The foreign policy sections follow similar logic. The platform demands an end to all economic sanctions, describing them as “economic warfare” that punishes civilian populations. This framing carefully avoids examining why sanctions exist on regimes like Iran (nuclear weapons development, terrorism sponsorship), Cuba (authoritarian single-party state), or Russia (territorial conquest of neighbors). The entire apparatus of deterrence, alliance maintenance, and pressure on hostile actors gets collapsed into “imperialism.”
The immigration position takes this further: “freedom of movement” translated as universal amnesty treats national borders as inherently oppressive constructs rather than definitional attributes of sovereign states. The DSA platform never addresses whether a nation-state can exist without the ability to determine who enters it, or what happens to the welfare systems they want to expand when eligibility becomes universal.
The Implementation Problem
The analytical framework is revolutionary. The practical reality is that DSA members now run governments.
Sidney Carlson White, a member of the Marxist Unity Group, noted the tension directly during the debate over the police abolition amendment: “We need to articulate our position, especially as we have taken executive power in New York and are in places where we are now responsible for the actions of the police.”

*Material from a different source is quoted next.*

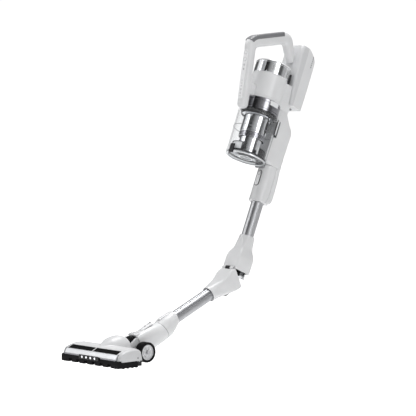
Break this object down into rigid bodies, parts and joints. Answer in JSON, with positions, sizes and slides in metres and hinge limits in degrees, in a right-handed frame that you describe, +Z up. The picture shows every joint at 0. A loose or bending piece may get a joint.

This creates a fascinating institutional dynamic. If the platform represents the DSA’s genuine vision, then every compromise its elected officials make — every day they don’t start dismantling police forces, every month they work within constitutional structures — becomes a betrayal of stated principles. The organization has created conditions where governing competently means ideological failure.
Katie Sims of the Socialist Majority Caucus argued during deliberations that adopting the police abolition language would create contradictions for endorsed candidates “at a moment when the organization was pushing for greater alignment with its elected representatives.” The amendment passed anyway, 16-8.
What Gets Normalized
The most consequential aspect of “Workers Deserve More!” isn’t what it demands—most of the platform has no chance of implementation. It’s what positions the document places within the bounds of serious organizational discourse.
Abolishing the Senate is now an official position of a political organization that holds significant urban power and influences Democratic Party primaries. Eliminating all police forces is formal policy for a group whose members govern major cities. Ending sanctions on authoritarian regimes is a commitment from an organization that shapes foreign policy debates through its congressional allies.
The document also reveals something about how institutional capture proceeds. The DSA didn’t moderate as it gained power—the trajectory went the opposite direction. Success in winning positions didn’t temper the platform; it emboldened the factions pushing for more explicit radicalism. One NPC member described the platform as “what a horizon of power looks like,” suggesting the organization views its current electoral success as the beginning of more fundamental transformation rather than an endpoint.
The Legitimacy Cascade
There’s a pattern visible here that extends beyond one organization. When activist movements transition into governing coalitions, they face a choice: moderate positions to reflect the responsibilities of power, or maintain ideological purity and treat governance as a vehicle for transformation rather than administration.
The DSA is seemingly choosing the latter. The question is whether that choice is sustainable.
According to Smith’s reporting, the DSA’s leadership has scheduled the platform’s full rollout at their Socialists Summit in Chicago this July, where alignment between platform and practice will presumably be addressed. The organization is openly discussing the need for elected officials to bring their positions in line with the national platform..
Whether that’s sustainable remains an open question. But the platform is now public, the commitments are documented, and the organization just eliminated the ambiguity that made its electoral success possible. They’ve written it down, and they’re asking their elected officials to align.
That decision might be the most revealing thing in the entire document.